Task description. Everything from the line holding "What parts and" through the last line below must be repeated exactly, and nothing else.

Working data.
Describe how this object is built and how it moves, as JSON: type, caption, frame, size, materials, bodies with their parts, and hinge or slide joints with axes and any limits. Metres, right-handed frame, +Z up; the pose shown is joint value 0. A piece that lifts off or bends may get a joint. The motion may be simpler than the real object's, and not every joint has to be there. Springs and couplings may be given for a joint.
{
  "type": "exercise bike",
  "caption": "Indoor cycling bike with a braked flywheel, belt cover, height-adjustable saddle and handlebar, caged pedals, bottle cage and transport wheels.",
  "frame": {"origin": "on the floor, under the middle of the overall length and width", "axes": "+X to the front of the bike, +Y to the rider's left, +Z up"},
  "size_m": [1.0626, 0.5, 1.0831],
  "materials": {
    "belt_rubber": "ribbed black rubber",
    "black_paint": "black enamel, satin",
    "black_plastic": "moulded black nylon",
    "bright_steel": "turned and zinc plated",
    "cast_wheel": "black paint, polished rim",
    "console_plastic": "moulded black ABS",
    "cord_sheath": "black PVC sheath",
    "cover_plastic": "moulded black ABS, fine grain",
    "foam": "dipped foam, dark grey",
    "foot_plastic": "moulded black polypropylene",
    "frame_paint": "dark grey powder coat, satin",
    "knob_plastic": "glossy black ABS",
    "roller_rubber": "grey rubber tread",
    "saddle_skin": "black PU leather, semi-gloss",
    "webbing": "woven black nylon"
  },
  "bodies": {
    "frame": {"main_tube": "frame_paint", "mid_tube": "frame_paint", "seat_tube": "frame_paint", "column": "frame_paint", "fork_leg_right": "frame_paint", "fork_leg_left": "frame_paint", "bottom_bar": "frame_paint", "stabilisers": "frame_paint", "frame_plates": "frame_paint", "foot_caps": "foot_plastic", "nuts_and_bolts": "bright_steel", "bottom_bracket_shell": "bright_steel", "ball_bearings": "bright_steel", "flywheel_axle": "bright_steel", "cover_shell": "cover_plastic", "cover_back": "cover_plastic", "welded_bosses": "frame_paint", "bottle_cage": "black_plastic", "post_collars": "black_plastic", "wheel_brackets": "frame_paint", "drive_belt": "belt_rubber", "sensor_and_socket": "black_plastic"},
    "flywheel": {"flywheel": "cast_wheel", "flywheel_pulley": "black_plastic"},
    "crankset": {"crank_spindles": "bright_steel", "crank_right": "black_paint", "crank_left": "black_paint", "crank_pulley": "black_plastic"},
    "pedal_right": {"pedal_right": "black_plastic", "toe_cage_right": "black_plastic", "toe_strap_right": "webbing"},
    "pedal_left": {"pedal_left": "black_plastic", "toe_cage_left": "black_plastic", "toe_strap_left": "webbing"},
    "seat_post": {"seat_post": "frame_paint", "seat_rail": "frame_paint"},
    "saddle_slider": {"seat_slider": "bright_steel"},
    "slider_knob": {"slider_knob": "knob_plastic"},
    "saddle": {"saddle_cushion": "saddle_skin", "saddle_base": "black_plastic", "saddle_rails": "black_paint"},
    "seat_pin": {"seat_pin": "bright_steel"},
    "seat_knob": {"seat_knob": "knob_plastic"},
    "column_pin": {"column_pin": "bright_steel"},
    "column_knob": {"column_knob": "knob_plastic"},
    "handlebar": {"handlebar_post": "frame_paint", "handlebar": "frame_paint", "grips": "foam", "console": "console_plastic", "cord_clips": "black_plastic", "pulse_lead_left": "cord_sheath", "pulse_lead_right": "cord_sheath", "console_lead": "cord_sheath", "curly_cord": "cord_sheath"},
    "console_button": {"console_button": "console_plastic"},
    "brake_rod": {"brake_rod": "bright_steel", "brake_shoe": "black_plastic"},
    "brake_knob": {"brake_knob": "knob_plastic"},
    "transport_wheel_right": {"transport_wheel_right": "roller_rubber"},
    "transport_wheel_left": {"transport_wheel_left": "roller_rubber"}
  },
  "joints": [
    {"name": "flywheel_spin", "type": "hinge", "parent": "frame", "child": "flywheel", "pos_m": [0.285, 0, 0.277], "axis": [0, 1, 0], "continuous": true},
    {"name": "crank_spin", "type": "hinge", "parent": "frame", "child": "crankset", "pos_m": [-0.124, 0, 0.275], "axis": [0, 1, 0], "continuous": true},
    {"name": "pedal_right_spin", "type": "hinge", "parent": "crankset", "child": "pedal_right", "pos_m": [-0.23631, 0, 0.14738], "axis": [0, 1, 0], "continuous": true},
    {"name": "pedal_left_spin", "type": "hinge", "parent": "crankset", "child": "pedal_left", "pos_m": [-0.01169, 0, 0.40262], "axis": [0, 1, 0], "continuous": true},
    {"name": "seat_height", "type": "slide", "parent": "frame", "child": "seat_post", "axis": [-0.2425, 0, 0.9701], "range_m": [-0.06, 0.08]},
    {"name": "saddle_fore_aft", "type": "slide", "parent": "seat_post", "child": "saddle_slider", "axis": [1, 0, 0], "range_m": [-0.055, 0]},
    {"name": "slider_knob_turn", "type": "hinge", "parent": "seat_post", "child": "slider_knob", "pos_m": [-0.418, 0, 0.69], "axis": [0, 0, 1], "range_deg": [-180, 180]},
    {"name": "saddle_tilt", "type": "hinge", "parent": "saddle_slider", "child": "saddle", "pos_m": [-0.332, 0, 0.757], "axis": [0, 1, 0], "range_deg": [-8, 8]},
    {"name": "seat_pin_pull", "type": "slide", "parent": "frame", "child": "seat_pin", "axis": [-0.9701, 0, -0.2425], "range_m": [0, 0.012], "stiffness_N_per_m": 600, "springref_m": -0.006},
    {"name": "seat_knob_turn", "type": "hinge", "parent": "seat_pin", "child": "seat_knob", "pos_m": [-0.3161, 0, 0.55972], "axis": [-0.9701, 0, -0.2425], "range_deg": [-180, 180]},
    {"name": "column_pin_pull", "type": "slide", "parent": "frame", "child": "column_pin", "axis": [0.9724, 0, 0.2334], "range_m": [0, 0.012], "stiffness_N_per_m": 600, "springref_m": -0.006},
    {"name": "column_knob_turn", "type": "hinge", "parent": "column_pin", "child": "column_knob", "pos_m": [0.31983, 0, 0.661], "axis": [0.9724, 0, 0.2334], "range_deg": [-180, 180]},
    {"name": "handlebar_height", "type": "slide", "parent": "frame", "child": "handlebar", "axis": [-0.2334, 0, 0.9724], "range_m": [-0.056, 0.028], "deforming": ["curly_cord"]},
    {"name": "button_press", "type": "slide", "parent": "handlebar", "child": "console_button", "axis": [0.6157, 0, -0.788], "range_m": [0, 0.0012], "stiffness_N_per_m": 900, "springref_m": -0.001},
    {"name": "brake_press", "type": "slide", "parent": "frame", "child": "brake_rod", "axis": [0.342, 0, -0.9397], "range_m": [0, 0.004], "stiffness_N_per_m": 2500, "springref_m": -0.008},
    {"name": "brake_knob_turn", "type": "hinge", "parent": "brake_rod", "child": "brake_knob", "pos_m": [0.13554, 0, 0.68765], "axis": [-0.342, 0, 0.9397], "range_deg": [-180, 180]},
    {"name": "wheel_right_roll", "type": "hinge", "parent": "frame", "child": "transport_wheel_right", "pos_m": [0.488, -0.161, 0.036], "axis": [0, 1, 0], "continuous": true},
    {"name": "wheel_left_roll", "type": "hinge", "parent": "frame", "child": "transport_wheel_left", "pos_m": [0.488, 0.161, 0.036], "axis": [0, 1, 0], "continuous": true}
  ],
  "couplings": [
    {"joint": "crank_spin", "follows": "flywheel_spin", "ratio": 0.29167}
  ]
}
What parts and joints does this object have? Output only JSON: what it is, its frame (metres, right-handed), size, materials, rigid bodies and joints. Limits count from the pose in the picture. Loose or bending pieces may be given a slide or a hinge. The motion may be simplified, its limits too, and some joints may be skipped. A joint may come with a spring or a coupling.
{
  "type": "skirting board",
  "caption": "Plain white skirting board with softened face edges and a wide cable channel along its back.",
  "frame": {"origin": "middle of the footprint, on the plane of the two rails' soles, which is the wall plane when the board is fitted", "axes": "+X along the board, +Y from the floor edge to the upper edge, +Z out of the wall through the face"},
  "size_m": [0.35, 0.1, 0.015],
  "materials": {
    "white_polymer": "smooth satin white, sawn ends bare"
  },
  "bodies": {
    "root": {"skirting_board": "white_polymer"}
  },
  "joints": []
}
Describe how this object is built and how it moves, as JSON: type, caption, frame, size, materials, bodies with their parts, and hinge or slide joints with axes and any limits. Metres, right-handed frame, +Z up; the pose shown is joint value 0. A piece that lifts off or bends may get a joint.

Expected answer.
What parts and joints does this object have? Output only JSON: what it is, its frame (metres, right-handed), size, materials, rigid bodies and joints. Limits count from the pose in the picture. Loose or bending pieces may be given a slide or a hinge. The motion may be simplified, its limits too, and some joints may be skipped. A joint may come with a spring or a coupling.
{
  "type": "skirting board",
  "caption": "Plain white skirting board with softened face edges and a wide cable channel along its back.",
  "frame": {"origin": "middle of the footprint, on the plane of the two rails' soles, which is the wall plane when the board is fitted", "axes": "+X along the board, +Y from the floor edge to the upper edge, +Z out of the wall through the face"},
  "size_m": [0.35, 0.1, 0.015],
  "materials": {
    "white_polymer": "smooth satin white, sawn ends bare"
  },
  "bodies": {
    "root": {"skirting_board": "white_polymer"}
  },
  "joints": []
}
Describe how this object is built and how it moves, as JSON: type, caption, frame, size, materials, bodies with their parts, and hinge or slide joints with axes and any limits. Metres, right-handed frame, +Z up; the pose shown is joint value 0. A piece that lifts off or bends may get a joint.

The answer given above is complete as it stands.